2004 Honda CRV. I LOVE IT! Sure, gas mileage could be better, but it runs great! Looks nice and I enjoy driving it!


----------



## FLKeys (Dec 27, 2018)

Coyotex said:


> 2004 Honda CRV. I LOVE IT! Sure, gas mileage could be better, but it runs great! Looks nice and I enjoy driving it!


I would gladly give up a little fuel economy for driver comfort and convenience.


----------



## Bbonez (Aug 10, 2018)

Coyotex said:


> 2004 Honda CRV


How much longer can you dive that in your market? 15 years is the cut off here.


----------



## Coyotex (Feb 10, 2019)

Bbonez said:


> How much longer can you dive that in your market? 15 years is the cut off here.

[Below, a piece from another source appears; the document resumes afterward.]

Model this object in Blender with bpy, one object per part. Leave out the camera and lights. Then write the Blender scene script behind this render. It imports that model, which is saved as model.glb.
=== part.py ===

I have no idea how much longer. I know I cannot drive Lyft with it, unless I go two hours away, then Lyft is ok. I don't get it


----------



## Timbrr (Mar 1, 2019)

Here's mine. I don't like things blocking my view so I keep everything below the dash line. Tablet and navigation is still easily visible without taking my eyes off the road. My phone is usually in the holder down lower, but I used it to take the picture ?


----------



## FLKeys (Dec 27, 2018)

Timbrr said:


> Here's mine. I don't like things blocking my view so I keep everything below the dash line. Tablet and navigation is still easily visible without taking my eyes off the road. My phone is usually in the holder down lower, but I used it to take the picture ?
> 
> View attachment 324644


What model tablet is that? Any issues running apps in split screen?


----------



## Timbrr (Mar 1, 2019)

FLKeys said:


> What model tablet is that? Any issues running apps in split screen?


Lenovo Tab4 8.

It only has 2gb of ram, which isn't really enough. I use in app navigation because it really hates Google maps in split screen. And about once a night I have to reboot it. But no big deal. For a tablet with 4g for less than $200 I'm happy with it. Being able to have Uber and lyft side by side without having to switch apps is awesome.


----------



## Bork_Bork_Bork (May 20, 2019)

Timbrr said:


> Here's mine. I don't like things blocking my view so I keep everything below the dash line. Tablet and navigation is still easily visible without taking my eyes off the road. My phone is usually in the holder down lower, but I used it to take the picture ?
> 
> View attachment 324644


Except you're using a LYFT Amp......therefore nullifying everything.....


----------



## #professoruber (Feb 19, 2018)

Phone on left side. Lyft and music on tablet. If I get Lyft request, navigation on left side. No need for my passengers critiquing my navigation skills and easier to play it off if i miss a turn.

Custom mount so the tablet is flush as possible to dash.


----------



## Timbrr (Mar 1, 2019)

Bork_Bork_Bork said:


> Except you're using a LYFT Amp......therefore nullifying everything.....


Why do you say that?


----------



## Coyotex (Feb 10, 2019)

You folks who are using a phone and a tablet, how are you doing it, connection wise? Do you have a separate data plan for your tablet?


----------



## Timbrr (Mar 1, 2019)

Coyotex said:


> You folks who are using a phone and a tablet, how are you doing it, connection wise? Do you have a separate data plan for your tablet?


I have Google fi. Data sims are free. But I've used my phone as a hotspot providing the tablets connection too without a problem.


----------



## Coyotex (Feb 10, 2019)

Timbrr said:


> I have Google fi. Data sims are free. But I've used my phone as a hotspot providing the tablets connection too without a problem.


So, you're paying for Google Fi PLUS and cell phone plan? I only ask because I haven't seen anything free from Google Fi (except maybe the sim card itself).


----------



## CaptainToo (Dec 5, 2017)

https://uberpeople.net/threads/making-your-own-blind-spot.305916/


----------



## Timbrr (Mar 1, 2019)

Coyotex said:


> So, you're paying for Google Fi PLUS and cell phone plan? I only ask because I haven't seen anything free from Google Fi (except maybe the sim card itself).


Basically they let you share your phones data with other devices. They'll send you up to 10 Sim cards that are all attached to the same data plan.


----------



## Fozzie (Aug 11, 2018)

In one car I use an LTE tablet with its own data plan. In the other cars I use my phone as a wifi hotspot and connect the tablets via wifi.


----------